When Cheerleader came out in 2004, it was the first book I had done in awhile and I was thrilled (hey, I'm always thrilled), when the media started to pay attention. I got a phone call, while on vacation, that someone wanted to do an interview—was I available the next day. It was for a site that others picked up leads from and seemed like a big deal. We were down at the Jersey Shore but were planning to spend the next day in Atlantic City. I had a meeting with the folks at Miss America about Beauty Queen (the wonderful book I did about the history of pageants at the precipice of their plunge from popularity). I spent 45 minutes in a parking lot answering questions as honestly and openly as I could.

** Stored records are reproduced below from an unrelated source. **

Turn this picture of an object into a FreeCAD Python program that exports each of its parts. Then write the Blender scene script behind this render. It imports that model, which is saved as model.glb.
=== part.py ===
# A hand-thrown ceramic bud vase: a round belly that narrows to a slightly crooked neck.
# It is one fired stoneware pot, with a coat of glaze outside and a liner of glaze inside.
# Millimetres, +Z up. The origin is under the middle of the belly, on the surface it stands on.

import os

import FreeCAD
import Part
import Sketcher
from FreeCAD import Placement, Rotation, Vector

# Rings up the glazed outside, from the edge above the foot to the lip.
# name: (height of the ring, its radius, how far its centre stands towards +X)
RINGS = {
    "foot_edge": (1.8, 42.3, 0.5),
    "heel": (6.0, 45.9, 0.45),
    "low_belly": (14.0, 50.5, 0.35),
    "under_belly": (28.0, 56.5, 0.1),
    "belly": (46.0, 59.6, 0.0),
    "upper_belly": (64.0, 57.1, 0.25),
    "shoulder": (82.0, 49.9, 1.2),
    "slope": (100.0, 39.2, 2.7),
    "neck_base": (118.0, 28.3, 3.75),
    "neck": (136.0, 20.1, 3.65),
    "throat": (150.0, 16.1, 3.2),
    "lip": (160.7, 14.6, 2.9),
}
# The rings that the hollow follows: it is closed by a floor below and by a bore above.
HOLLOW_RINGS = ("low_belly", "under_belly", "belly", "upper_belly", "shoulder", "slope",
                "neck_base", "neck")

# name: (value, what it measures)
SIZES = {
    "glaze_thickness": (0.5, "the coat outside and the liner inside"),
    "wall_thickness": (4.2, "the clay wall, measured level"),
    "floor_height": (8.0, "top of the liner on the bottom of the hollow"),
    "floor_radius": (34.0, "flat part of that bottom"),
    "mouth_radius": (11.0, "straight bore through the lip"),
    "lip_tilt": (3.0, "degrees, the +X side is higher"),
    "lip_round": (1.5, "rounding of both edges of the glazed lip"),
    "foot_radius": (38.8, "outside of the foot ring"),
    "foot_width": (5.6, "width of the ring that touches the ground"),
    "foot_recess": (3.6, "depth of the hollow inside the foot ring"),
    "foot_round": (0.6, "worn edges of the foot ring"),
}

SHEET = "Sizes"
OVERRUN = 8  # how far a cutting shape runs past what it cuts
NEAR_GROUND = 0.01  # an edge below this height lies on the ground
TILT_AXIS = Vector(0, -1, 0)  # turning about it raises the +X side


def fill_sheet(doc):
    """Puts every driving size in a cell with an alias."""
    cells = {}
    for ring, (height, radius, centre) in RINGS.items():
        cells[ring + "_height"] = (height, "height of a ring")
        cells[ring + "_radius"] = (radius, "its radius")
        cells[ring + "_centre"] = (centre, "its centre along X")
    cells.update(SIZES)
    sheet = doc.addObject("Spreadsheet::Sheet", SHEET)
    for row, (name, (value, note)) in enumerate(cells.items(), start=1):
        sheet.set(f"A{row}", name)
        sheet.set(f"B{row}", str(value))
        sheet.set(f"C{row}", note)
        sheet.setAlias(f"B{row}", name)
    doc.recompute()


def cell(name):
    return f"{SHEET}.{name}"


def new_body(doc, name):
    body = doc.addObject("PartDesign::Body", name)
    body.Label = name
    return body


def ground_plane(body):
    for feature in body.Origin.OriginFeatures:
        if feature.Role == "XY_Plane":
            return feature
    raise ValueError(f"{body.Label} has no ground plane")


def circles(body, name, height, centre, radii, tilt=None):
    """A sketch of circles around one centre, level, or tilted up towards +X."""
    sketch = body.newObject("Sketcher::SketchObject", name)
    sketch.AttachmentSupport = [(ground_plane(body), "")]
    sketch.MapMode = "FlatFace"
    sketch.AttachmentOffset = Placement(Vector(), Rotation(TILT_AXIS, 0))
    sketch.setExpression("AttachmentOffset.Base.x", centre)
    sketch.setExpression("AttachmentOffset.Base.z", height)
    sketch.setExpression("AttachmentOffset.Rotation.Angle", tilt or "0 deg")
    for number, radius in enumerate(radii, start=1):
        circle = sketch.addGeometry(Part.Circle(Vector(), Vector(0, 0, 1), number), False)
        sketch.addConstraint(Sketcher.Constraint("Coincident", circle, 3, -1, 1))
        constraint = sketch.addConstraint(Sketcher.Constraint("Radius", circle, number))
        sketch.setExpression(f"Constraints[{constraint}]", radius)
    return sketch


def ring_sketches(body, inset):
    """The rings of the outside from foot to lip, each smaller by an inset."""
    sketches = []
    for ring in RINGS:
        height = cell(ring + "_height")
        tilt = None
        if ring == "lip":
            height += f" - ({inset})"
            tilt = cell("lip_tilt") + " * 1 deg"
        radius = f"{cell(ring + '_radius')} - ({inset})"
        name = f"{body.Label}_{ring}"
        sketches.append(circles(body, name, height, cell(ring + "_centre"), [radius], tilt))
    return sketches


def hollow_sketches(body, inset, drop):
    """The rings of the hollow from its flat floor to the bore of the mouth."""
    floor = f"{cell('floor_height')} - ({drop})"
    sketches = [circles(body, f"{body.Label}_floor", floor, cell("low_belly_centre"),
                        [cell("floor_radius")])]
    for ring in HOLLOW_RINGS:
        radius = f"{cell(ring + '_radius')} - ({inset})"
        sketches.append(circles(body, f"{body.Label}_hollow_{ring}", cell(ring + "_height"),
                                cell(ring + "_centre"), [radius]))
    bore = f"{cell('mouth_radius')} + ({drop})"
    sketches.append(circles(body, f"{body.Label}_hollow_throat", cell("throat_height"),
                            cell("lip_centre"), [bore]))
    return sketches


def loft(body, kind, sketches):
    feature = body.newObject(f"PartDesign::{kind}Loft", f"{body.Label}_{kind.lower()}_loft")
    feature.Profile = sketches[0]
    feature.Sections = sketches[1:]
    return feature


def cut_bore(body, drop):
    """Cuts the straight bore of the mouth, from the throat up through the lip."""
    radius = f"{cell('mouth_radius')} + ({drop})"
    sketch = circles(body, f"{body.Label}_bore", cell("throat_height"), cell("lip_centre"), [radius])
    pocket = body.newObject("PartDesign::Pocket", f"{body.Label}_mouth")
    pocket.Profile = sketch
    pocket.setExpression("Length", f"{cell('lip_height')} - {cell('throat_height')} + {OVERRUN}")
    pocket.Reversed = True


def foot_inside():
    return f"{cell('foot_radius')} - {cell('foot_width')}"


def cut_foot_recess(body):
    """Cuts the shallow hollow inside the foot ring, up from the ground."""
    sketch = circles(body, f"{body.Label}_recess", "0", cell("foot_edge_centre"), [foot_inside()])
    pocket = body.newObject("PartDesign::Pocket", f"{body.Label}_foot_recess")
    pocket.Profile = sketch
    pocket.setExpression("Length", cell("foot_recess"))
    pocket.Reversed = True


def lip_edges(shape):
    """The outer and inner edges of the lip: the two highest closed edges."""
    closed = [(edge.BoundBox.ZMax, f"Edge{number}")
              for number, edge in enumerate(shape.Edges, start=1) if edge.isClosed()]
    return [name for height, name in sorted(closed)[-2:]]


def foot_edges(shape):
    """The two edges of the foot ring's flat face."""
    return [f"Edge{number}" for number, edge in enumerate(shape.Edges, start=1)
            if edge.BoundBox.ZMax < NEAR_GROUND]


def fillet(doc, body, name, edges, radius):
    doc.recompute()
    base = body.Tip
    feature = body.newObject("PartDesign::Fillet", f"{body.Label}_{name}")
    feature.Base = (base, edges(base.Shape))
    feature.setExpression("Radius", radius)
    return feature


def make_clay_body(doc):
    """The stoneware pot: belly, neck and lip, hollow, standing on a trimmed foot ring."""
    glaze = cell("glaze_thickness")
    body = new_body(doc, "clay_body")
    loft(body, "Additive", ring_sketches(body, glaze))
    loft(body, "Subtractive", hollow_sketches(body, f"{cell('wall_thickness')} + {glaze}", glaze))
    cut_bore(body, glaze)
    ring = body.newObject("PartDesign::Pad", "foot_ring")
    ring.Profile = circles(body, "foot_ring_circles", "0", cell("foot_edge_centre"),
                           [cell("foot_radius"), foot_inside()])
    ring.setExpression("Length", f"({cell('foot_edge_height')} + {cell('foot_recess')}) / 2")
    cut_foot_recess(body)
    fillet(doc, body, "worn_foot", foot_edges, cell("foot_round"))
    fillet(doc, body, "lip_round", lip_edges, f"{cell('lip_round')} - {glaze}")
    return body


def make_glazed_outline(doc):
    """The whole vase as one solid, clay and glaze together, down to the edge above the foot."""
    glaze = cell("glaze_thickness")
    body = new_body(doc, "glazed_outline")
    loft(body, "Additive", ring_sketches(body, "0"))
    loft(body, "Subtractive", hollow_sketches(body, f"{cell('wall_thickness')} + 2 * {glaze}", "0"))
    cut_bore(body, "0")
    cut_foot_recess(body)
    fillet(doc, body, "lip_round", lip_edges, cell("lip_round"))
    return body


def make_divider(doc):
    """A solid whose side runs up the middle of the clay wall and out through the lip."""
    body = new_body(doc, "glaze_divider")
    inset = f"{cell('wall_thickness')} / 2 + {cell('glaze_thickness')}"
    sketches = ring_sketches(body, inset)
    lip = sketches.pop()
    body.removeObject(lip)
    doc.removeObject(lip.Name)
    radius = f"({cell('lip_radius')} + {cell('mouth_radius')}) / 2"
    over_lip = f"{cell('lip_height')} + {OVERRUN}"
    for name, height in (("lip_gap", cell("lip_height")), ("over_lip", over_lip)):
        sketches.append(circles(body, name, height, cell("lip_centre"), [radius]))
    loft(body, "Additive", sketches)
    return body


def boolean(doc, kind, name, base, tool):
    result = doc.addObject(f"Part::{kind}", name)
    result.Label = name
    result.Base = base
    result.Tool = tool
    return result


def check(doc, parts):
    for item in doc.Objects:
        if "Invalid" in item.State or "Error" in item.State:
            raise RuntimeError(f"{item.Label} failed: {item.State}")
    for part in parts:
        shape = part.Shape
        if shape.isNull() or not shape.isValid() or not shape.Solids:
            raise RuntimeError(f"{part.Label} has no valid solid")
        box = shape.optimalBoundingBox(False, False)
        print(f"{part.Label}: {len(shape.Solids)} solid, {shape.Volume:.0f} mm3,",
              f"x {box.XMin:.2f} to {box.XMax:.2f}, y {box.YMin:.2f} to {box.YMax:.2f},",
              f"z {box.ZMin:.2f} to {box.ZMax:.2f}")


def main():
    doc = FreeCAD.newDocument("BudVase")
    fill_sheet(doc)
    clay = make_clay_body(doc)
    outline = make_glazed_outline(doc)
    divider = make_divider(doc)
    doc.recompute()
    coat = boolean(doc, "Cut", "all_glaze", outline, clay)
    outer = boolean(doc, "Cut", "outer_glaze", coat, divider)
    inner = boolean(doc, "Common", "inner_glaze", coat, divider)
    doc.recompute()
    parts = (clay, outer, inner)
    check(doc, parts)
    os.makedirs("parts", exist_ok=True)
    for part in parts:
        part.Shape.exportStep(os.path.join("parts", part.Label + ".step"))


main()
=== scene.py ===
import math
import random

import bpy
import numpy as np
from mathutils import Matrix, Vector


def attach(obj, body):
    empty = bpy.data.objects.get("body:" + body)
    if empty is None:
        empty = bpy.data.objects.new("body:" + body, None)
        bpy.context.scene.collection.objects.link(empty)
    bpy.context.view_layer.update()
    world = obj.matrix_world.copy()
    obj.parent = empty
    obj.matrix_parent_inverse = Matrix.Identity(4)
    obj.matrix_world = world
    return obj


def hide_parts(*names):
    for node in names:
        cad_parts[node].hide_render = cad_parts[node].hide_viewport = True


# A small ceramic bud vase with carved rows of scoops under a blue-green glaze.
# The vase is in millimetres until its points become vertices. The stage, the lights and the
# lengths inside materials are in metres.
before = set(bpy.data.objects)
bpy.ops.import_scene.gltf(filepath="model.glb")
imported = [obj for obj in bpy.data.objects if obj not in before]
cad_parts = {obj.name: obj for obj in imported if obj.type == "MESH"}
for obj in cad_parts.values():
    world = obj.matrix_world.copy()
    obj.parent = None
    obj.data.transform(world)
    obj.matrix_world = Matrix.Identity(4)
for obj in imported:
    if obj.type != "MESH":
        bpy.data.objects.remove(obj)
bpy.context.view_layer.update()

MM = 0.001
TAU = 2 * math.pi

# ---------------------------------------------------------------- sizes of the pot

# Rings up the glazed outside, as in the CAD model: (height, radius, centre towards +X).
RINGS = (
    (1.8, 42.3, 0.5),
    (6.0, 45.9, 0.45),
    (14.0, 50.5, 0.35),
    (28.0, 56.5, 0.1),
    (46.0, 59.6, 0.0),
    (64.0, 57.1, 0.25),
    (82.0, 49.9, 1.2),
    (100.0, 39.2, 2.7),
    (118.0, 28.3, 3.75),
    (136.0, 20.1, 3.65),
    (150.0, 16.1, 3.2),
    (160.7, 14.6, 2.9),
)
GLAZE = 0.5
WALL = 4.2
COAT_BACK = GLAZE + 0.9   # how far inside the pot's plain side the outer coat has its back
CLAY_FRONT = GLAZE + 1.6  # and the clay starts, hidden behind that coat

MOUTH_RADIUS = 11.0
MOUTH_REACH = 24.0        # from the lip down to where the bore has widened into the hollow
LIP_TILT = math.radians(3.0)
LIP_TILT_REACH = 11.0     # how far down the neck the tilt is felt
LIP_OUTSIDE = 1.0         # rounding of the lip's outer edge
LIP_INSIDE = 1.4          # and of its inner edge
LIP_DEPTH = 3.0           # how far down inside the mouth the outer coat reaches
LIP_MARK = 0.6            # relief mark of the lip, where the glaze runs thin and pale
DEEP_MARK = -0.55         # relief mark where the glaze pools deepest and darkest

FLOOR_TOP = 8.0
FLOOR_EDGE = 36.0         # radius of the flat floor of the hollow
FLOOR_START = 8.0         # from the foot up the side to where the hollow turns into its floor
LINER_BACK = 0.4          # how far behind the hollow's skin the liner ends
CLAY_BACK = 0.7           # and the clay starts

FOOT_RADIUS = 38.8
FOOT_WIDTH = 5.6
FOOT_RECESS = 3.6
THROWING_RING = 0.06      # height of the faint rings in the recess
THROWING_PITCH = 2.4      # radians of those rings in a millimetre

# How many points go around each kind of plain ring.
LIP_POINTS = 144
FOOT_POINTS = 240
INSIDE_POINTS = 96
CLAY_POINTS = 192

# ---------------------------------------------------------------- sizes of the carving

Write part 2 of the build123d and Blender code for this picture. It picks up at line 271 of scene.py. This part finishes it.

When the short blurb was published the next day, it was reduced to me slamming cheerleaders, cheerleading, current participants, high schools, colleges, anyone and everyone who'd ever donned a uniform or picked up a pom pon (yes, that's spelled correctly—check out the book to find out why). It was a disaster. I was hysterical. I was sure, after that, no one would interview me again. No one would buy the book. No one would ever trust me with another project even though I'd never actually said what the interview credited to me. No one bought the book but I don't think it's because of my mini-slam. I learned a valuable lesson though. People want honesty but you can't really tell the truth. Rather, you can tell bits and pieces of the truth as long as they can hold onto a positive spin.
I did an interview for FLOW that was published yesterday and had my heart in my mouth as I read it. The reporter and I had a great conversation and chatted well past when I thought we would—I had to scrabble to pick up Jack at school. But, she put almost everything in. I'm always careful now, not to go too far, not to reveal too much. The most embarrassing quote was a pretty straightforward diss of Long Island, where I grew up. And if Jack was any older, he might find his tampon story humiliating instead of funny. Not really close calls, but my love of sharing has the potential to get me into trouble.
Which leads me to this: I've been called out for revealing too much here and thanked for exactly the same thing. That's interesting enough in itself. But, how real is what I'm sharing?
Ah HA! I could be outing myself as a 70 year old plumber from Indonesia. Or a government employee who's adopted this persona instead of intercepting vital information flowing through the middle east.
No, worries. I'm not either. Although that would be an interesting turn of events. This is me, all me. Speaking from my experience, my life, my heart.
I would never want to purposely, or even indirectly hurt someone by revealing what isn't mine to share. That's hard to keep in check sometimes as the people in my life are fascinating beyond compare. Truly, the most creative of fiction writers couldn't dream up people I know. Some things in my life are too painful to be open about. Even in sharing my deepest fears and thoughts, there are still some that are down so far I never acknowledge them myself, unless I have no choice. Yesterday, someone on twitter was writing about putting her memoir down on paper. How both painful and cathartic the experience was. I don't know that I could delve that deep and survive the introspection. Some issues are best left quietly in the corner.
And that leads me to aging. I'm having a really hard time starting this new project. It's not that I can't do it—I know how to pull a book together. But aging terrifies me. I'm happier floating around in oblivion than dealing with my mother's eye surgery, my father's heart issues, my brother's impending dialysis, my sister's broken fridge (apparently it didn't age well). My own mysterious aches and pains. The arthritis that seemed to only effect one finger in my right hand that's now spreading. The fact that I can't beat this sore throat that's already gone on for too long. Watching my kids grow independent and away from me. I revel in that and yet there's an ache too, already missing how much they needed me. How friendships change and often disappear as life evolves. That you can't hold on to anything. Those moments are already over.
My full disclosure today? I wish I could stop time. Tell everyone how much I love and appreciate them. Stay in this place where everything's relatively ok and not have to have this constant feeling that something tragic will happen. Because, as much of a positive person that I am, I know they will.